Riphahn nahm an den Wettbewerben zu den Neubauten der Theater in Mannheim, Stuttgart, Recklinghausen, Essen teil, seine Entwürfe sahen sonderbarerweise jedes Mal fast genauso wie die seiner siegreichen Konkurrenten aus – was den Baumeister als Angehörigen des 50er Jahre-Mainstreams ausweist. Der Kölner war im Laufe seines Arbeitslebens sehr wandlungsfähig, allem Neuen aufgeschlossen, er folgte keiner Theorie; in seinen späten Jahren war dies eher von Nachteil. Auch Riphahns Oper am Offenbachplatz, 1957 eingeweiht, wollte ausdrücklich nicht repräsentieren; ein erster Entwurf zeigte die prägenden Funktionsbauten rechts und links des Bühnenturms nicht abgeschrägt, sondern quaderförmig, wodurch sie wie x-beliebige Hochhäuser gewirkt hätten. Die jetzige Terrassenbauweise allerdings lässt sie wie ein Appartementhaus in Timmendorfer Strand aussehen, so als schämte der Bau sich, ein Opernhaus, ein Haus der Kunst, der Illusion, des Immateriellen zu sein. So heruntergekommen, wie sie die Kölner Kulturverwaltung werden ließ, ist die Oper allerdings von vornherein gehandicapt im ungleichen Kampf zwischen Ästhetik und Rendite, wenn es darum geht, den Riphahn-Bau abzureißen und das Filetgrundstück, auf dem einmal die Synagoge stand, an Investoren zu verscherbeln – eine Option, die von Kölns Oberbürgermeister Fritz Schramma favorisiert wird.

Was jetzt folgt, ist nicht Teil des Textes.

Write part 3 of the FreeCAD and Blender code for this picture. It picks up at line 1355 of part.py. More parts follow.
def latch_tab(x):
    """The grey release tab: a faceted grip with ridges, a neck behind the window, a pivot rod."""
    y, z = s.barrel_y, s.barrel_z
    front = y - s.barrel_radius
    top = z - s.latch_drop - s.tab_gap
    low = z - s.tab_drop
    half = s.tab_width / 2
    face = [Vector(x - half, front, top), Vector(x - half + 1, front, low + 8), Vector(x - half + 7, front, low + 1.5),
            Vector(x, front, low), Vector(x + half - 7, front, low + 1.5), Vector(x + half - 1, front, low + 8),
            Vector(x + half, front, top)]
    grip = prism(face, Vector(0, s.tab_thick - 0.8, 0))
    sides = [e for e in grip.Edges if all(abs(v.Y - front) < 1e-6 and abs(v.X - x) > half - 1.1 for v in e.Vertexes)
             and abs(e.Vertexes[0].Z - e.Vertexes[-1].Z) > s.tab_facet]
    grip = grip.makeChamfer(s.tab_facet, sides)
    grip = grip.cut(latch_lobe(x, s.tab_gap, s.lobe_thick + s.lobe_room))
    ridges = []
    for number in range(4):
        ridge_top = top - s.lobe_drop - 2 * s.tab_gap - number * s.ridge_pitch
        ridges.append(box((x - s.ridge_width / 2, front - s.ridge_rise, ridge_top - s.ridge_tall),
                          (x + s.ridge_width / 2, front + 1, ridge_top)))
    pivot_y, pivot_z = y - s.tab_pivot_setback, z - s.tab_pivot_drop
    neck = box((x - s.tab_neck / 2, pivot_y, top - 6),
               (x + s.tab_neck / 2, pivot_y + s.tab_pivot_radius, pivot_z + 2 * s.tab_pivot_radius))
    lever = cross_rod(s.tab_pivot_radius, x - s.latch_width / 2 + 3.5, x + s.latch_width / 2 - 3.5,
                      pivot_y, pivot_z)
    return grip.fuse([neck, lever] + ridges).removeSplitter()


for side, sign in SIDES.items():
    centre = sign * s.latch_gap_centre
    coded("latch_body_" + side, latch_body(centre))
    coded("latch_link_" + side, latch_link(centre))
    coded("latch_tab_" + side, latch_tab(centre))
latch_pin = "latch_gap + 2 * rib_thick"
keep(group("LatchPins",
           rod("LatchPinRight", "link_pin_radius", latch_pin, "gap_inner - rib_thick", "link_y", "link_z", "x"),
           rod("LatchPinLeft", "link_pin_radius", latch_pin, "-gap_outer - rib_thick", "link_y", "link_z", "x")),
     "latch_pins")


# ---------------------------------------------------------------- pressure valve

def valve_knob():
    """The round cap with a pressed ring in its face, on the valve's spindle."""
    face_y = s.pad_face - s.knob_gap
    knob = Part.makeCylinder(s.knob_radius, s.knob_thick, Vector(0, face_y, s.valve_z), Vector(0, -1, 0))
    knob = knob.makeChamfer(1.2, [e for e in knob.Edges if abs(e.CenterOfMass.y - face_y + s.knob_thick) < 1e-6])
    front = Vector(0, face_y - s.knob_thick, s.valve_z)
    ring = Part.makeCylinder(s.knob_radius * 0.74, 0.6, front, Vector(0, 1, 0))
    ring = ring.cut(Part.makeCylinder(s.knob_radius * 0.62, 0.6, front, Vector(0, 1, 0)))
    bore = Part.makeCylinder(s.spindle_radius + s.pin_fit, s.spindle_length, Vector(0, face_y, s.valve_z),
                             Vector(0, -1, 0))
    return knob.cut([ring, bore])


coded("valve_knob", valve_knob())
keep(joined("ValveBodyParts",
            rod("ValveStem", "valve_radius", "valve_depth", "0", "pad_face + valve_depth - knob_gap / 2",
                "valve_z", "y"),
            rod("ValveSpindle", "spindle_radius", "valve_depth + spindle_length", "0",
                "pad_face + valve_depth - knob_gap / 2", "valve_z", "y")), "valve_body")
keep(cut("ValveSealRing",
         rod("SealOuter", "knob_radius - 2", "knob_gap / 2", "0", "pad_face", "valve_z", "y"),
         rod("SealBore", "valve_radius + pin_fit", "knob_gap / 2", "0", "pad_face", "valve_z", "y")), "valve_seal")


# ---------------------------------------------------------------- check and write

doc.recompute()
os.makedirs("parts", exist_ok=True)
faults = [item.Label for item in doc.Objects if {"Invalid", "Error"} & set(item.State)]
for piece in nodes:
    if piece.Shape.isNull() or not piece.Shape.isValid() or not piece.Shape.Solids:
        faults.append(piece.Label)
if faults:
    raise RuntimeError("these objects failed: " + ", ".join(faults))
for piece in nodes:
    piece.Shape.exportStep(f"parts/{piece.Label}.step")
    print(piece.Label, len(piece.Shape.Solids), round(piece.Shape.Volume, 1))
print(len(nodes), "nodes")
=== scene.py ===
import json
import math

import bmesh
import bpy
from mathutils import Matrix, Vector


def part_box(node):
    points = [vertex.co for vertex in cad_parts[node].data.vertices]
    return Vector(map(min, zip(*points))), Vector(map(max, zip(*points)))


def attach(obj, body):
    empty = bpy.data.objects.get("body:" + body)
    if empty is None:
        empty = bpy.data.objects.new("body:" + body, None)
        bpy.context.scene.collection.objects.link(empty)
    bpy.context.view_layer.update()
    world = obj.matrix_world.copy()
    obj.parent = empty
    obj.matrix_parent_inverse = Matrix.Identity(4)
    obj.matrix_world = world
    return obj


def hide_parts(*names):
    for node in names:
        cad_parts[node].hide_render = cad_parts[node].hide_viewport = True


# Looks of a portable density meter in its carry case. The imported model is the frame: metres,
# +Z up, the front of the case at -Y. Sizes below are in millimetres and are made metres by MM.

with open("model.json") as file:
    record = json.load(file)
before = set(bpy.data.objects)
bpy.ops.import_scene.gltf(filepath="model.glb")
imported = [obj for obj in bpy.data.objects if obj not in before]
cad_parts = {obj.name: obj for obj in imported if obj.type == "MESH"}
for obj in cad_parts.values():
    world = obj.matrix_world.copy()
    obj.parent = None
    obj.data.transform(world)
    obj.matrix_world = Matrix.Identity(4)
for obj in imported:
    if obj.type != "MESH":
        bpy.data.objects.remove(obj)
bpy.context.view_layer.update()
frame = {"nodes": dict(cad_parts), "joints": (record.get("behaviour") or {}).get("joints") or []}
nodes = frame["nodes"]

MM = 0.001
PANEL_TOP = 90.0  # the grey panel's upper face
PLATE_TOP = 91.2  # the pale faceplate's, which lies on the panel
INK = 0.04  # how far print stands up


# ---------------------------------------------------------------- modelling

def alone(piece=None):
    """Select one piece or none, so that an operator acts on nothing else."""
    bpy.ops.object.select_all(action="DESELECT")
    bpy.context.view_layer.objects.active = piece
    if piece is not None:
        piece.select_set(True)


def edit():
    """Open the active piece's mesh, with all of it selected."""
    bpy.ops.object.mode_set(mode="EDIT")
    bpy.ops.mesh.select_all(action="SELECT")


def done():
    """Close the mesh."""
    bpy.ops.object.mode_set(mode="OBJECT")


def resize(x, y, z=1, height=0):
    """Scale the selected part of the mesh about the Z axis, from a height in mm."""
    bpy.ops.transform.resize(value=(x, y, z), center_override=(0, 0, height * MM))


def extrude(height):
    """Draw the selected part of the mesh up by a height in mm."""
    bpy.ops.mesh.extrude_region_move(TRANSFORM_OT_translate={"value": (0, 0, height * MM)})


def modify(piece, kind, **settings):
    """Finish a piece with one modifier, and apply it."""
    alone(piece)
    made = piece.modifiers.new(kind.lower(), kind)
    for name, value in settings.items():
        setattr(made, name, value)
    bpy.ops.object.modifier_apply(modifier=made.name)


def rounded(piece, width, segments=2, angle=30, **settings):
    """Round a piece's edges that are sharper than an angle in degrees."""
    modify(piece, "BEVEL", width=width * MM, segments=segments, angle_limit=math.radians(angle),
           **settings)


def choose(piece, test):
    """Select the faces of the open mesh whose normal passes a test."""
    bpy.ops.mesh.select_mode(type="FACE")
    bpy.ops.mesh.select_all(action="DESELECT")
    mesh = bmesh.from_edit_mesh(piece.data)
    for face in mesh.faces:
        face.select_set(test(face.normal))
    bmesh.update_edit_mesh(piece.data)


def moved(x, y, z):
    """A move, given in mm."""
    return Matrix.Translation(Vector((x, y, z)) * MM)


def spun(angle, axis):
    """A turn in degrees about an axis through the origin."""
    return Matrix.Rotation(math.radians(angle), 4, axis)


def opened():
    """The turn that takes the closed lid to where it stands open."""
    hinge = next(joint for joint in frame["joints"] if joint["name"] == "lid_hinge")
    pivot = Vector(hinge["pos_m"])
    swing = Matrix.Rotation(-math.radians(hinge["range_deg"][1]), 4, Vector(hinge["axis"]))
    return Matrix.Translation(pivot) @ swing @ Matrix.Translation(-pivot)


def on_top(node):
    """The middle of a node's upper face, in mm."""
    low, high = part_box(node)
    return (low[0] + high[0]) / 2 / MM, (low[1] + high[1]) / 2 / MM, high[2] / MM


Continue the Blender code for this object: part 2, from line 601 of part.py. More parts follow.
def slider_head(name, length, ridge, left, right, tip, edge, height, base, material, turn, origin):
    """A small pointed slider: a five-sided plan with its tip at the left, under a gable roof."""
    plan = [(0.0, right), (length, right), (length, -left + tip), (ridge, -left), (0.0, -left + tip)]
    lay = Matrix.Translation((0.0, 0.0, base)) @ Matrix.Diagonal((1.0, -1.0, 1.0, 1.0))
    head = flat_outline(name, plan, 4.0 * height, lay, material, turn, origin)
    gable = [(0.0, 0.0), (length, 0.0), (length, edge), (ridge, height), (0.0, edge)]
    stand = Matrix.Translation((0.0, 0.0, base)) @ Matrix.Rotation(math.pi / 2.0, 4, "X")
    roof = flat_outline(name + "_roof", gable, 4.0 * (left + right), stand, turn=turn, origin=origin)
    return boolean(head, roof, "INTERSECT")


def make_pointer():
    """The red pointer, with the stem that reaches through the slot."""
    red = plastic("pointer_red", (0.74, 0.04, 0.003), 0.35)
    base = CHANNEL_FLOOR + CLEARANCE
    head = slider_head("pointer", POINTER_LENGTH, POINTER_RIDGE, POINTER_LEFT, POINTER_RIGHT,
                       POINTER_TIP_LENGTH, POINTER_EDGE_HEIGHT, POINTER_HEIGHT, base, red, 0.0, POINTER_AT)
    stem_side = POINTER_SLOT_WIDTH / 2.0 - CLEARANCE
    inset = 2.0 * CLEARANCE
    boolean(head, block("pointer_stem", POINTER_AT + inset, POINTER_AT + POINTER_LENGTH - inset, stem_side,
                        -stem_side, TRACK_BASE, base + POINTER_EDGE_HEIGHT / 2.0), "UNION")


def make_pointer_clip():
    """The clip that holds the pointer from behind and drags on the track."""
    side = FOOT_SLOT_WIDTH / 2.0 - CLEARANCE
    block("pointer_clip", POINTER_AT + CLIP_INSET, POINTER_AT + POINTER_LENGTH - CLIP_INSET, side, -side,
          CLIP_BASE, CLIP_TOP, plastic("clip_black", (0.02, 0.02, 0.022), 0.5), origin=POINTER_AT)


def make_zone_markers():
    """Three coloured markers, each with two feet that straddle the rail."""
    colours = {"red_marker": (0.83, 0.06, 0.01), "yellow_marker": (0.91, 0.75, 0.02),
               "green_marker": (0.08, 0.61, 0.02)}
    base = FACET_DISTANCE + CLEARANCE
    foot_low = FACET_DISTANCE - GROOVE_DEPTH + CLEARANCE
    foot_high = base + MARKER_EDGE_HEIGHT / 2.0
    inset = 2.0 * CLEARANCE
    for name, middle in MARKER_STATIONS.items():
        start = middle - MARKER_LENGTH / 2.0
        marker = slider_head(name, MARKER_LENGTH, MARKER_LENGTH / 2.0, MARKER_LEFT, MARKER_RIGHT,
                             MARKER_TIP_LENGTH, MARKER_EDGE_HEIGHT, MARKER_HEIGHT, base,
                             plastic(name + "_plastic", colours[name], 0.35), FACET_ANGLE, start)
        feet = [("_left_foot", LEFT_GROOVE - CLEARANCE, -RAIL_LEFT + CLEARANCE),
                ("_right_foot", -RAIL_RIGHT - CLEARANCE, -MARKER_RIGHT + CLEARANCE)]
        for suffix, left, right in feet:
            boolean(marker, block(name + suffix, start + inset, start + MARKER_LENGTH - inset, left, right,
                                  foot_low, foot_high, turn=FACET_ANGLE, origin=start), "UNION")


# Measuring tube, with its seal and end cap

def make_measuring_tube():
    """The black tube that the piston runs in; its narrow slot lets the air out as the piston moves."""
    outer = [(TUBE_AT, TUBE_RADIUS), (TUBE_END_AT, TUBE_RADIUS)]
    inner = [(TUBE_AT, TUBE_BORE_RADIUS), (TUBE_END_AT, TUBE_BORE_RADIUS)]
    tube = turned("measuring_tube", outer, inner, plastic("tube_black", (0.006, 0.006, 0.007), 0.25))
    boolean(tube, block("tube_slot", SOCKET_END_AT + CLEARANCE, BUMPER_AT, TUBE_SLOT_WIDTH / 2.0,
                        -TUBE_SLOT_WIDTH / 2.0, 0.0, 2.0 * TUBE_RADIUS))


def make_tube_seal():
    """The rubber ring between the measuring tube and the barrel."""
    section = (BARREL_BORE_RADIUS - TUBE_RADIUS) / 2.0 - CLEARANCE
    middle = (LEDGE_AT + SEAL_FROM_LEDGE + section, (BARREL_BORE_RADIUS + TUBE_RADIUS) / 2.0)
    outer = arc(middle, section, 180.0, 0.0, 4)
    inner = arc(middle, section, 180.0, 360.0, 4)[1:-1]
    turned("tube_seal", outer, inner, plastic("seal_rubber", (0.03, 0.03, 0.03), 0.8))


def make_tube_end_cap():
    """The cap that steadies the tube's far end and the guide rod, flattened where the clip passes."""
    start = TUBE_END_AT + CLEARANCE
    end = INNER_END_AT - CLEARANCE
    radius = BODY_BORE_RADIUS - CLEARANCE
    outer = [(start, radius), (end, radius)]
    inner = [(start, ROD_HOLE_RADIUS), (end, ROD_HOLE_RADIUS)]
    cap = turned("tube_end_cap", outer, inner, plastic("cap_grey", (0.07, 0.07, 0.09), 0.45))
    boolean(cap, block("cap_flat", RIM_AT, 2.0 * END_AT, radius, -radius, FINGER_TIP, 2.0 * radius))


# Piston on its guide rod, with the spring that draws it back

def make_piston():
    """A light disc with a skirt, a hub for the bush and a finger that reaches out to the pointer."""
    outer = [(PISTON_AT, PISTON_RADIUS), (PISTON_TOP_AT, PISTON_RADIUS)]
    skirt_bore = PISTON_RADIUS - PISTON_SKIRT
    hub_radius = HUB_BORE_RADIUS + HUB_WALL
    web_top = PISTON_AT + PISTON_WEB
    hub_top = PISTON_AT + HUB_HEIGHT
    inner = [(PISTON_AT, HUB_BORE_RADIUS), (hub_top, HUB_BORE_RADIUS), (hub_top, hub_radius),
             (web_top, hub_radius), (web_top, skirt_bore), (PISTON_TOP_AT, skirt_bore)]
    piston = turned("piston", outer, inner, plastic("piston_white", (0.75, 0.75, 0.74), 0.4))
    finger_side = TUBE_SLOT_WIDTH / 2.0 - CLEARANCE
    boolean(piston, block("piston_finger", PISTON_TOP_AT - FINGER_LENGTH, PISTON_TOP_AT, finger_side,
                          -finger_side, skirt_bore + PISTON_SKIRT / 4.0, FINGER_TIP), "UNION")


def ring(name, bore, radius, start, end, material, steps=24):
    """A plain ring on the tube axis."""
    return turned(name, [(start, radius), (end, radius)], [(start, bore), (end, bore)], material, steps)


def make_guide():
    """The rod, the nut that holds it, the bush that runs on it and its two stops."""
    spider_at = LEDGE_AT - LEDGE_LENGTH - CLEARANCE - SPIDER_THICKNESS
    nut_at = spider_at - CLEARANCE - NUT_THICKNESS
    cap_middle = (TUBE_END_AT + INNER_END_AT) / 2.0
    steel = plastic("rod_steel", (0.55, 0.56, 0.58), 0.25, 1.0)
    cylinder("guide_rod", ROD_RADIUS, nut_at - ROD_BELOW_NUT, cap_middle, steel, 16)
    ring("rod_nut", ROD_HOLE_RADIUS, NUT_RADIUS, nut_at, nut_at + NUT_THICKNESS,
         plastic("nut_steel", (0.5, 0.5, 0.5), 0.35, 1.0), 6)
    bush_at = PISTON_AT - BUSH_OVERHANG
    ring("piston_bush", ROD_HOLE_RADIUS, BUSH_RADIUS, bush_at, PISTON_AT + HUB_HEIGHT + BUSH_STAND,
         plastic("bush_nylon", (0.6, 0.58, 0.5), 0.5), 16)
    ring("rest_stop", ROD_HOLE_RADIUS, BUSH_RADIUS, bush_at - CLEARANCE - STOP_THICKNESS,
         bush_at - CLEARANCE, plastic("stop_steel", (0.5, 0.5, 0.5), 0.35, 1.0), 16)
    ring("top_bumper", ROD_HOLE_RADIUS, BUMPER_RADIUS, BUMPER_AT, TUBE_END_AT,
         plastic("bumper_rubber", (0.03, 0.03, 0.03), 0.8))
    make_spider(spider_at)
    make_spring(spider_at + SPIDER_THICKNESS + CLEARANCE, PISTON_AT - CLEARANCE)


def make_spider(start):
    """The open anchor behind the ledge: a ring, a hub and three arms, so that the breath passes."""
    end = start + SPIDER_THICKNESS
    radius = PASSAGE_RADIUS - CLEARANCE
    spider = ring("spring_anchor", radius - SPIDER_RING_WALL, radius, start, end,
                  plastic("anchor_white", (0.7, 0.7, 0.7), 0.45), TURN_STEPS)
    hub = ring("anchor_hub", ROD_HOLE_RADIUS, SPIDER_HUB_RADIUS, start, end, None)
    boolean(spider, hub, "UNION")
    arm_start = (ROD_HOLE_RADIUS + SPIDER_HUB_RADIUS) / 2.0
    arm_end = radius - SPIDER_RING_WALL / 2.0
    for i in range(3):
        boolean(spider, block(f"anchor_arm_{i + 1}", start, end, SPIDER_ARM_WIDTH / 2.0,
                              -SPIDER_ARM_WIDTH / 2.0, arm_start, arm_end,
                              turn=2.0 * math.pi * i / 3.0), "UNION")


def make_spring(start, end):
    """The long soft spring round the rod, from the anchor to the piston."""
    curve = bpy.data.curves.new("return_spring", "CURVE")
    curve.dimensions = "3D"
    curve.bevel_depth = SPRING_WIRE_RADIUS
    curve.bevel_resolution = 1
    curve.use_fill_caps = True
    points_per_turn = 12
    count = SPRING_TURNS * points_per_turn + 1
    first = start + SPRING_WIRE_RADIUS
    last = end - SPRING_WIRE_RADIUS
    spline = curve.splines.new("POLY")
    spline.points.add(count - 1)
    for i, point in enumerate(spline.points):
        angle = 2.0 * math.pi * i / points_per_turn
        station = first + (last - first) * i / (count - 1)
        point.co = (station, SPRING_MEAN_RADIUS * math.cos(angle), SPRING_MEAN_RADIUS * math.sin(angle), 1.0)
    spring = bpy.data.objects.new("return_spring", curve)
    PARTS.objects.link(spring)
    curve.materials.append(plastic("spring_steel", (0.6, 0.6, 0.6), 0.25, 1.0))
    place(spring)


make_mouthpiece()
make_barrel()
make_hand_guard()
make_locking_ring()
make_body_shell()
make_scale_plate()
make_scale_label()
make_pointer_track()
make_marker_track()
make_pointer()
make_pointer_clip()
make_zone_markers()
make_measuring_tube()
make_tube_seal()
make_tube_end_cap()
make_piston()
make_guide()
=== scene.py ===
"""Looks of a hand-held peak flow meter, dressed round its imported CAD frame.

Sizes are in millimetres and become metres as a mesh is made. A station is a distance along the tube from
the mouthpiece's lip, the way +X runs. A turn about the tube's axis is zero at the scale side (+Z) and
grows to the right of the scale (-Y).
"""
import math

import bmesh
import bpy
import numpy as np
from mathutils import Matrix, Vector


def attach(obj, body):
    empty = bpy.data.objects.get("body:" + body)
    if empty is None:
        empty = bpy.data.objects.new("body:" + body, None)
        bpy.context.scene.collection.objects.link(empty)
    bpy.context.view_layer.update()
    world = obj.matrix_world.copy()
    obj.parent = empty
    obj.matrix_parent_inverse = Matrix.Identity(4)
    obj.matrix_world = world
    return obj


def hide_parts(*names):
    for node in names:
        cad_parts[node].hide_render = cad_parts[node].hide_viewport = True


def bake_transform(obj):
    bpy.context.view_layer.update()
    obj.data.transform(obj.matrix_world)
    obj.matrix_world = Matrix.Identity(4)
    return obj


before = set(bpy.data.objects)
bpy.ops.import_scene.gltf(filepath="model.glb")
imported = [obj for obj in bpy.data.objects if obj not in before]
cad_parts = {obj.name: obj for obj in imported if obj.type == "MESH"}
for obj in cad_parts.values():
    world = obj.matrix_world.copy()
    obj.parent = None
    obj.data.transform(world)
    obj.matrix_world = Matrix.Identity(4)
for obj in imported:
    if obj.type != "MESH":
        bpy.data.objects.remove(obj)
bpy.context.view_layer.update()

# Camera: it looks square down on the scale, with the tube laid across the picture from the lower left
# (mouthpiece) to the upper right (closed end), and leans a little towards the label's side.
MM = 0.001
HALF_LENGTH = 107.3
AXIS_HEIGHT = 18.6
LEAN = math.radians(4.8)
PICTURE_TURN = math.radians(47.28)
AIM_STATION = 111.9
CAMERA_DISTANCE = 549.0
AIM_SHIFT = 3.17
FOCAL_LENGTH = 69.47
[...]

1963 ist Wilhelm Riphahn in Köln gestorben, in ihm spiegelte sich die Architekturgeschichte des 20. Jahrhunderts, von den kühnen Entwürfen bis hin zum ängstlichen Design. Das Renditebauen, das Häuser als Verpackung und Stadtplanung als Gefälligkeit für Investoren begreift, hat er nicht mehr erlebt.